The continent-level architecture is real, and it is moving. But the gap between the treaty floor and the lived experience of disabled Africans remains the defining feature of the landscape. Four structural challenges will define the next phase.

  • Ratification beyond fifteen. The AU Protocol is in force, but its political weight grows with each additional ratification. Bringing the bulk of the 25 signatories-but-not-ratifiers into the in-force cohort is the next diplomatic task.
  • Transposition depth. A statute that names a regulator without funding it, or that sets a compliance timetable without an enforcement trigger, is a statute on paper. Several countries’ framework laws fall into this category.

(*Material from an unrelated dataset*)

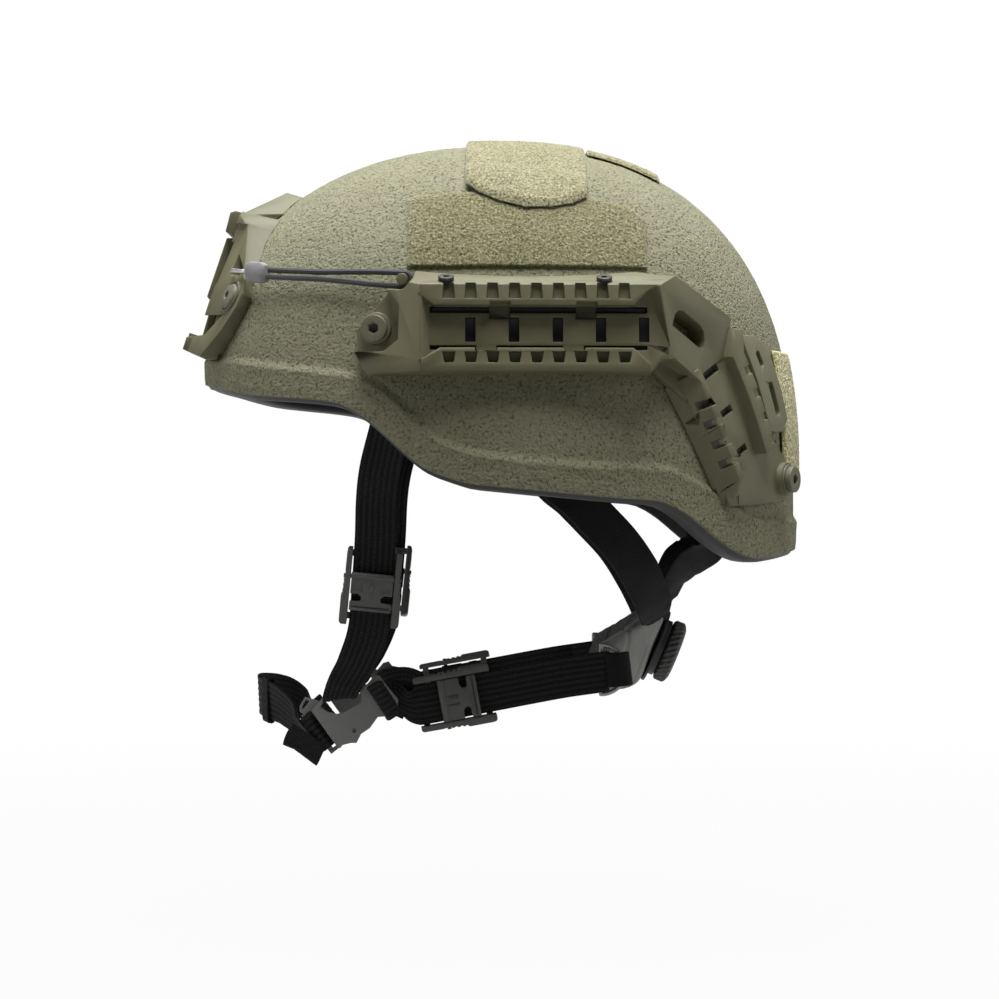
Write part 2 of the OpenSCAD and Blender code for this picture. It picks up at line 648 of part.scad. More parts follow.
module shroud_nuts() {
  color([0.5, 0.5, 0.5]) for (p = [[WING_SCREW[0], WING_SCREW[1], 22],
      [-WING_SCREW[0], WING_SCREW[1], 22], [0.01, TOP_SCREW_Z, 48]]) {
    at_wall(p[0], p[1], 0, p[2]) difference() {
      rod_x(6, -shell_t - 4.6, -shell_t - 1.5);
      rod_x(2, -30, 0);
    }
  }
}

// Lanyard: a doubled elastic cord round the rail's horn, a sleeve, and a wire hook.
CORD_R = 1.35;
LOOP_R = 3.2;
function lanyard_z(a) = lookup(a, [[20, 109.3], [31, 106.8], [40, 105], [69, 100.6]]);
function lanyard_off(a) = lookup(a, [[20, 9], [26, 7], [40, 5.5], [60, 5.8], [70, 6.2]]);
function lane(a, dz) = on_wall(a, lanyard_z(a) + dz, lanyard_off(a));
function spread(a) = lookup(a, [[30, 1.6], [50, 1.6], [66, LOOP_R]]);
function horn_loop(t) =
  let (f = facing(HORN[0]), c = on_wall(HORN[0], HORN[1]) + 6.2 * [cos(f), sin(f), 0])
  c + LOOP_R * [-sin(f) * cos(t), cos(f) * cos(t), sin(t)];
module cord_shape() {
  tube([
    for (a = [36:4.5:63]) lane(a, spread(a)),
    for (t = [100, 60, 20, -20, -60, -100]) horn_loop(t),
    for (a = [63:-4.5:36]) lane(a, -spread(a))
  ], CORD_R, 8);
}
module sleeve_shape() {
  loft([for (a = [29.5, 31, 34, 35.6])
    let (g = a == 29.5 || a == 35.6 ? 0.8 : 1, c = lane(a, 0), f = facing(a), o = [cos(f), sin(f), 0])
    [for (q = [[3, 2.5], [1.6, 5], [-1.6, 5], [-2.6, 2.5], [-2.6, -2.5], [-1.6, -5], [1.6, -5], [3, -2.5]])
      c + g * (q[0] * o + [0, 0, q[1]])]]);
}
module hook_shape() {
  f = facing(21);
  o = [cos(f), sin(f), 0];
  tip = lane(22.1, 0);
  tube([lane(29.4, 0), lane(27, 0), lane(25, 0), lane(23.1, 0), tip - 1.6 * o, tip - 5.2 * o], 0.9, 8);
}
module lanyard_cord_left() {
  color(BLACK) cord_shape();
}
module lanyard_cord_right() {
  color(BLACK) mirrored() cord_shape();
}
module lanyard_sleeve_left() {
  color([0.47, 0.45, 0.47]) sleeve_shape();
}
module lanyard_sleeve_right() {
  color([0.47, 0.45, 0.47]) mirrored() sleeve_shape();
}
module lanyard_hook_left() {
  color([0.6, 0.6, 0.6]) hook_shape();
}
module lanyard_hook_right() {
  color([0.6, 0.6, 0.6]) mirrored() hook_shape();
}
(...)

  • Sub-national variation. In every federal or quasi-federal system on the continent — Nigeria, Ethiopia, South Africa, Kenya — the binding constraint on enforcement is the disparity between sub-national jurisdictions. Federal commissions can issue guidance; they cannot compel state-level legislatures to pass companion laws.
  • The data baseline. Disability prevalence in Africa is consistently under-counted. National disability registers are emerging in Egypt, Kenya, and Rwanda; in most of the continent, the basic question of how many disabled people live in a given country is answered by extrapolation rather than enumeration. Without a data baseline, neither budgeting nor enforcement scales.

Africa’s disability-rights architecture in 2026 is a three-layer system that is genuinely, for the first time, beginning to function as one. The AU Protocol provides the continental floor; national statutes — uneven but improving — provide the operational rules; and a slowly thickening body of case law in South Africa, Kenya, and Nigeria is beginning to translate paper rights into court orders. The next decade’s progress will be measured not in further treaty ratifications but in the prosaic indicators of enforcement: the number of public buildings actually made accessible, the share of children with disabilities actually in school, the number of accommodation cases actually heard. The treaty floor matters because it is the precondition for those indicators to be tracked at all. It does not, by itself, move them.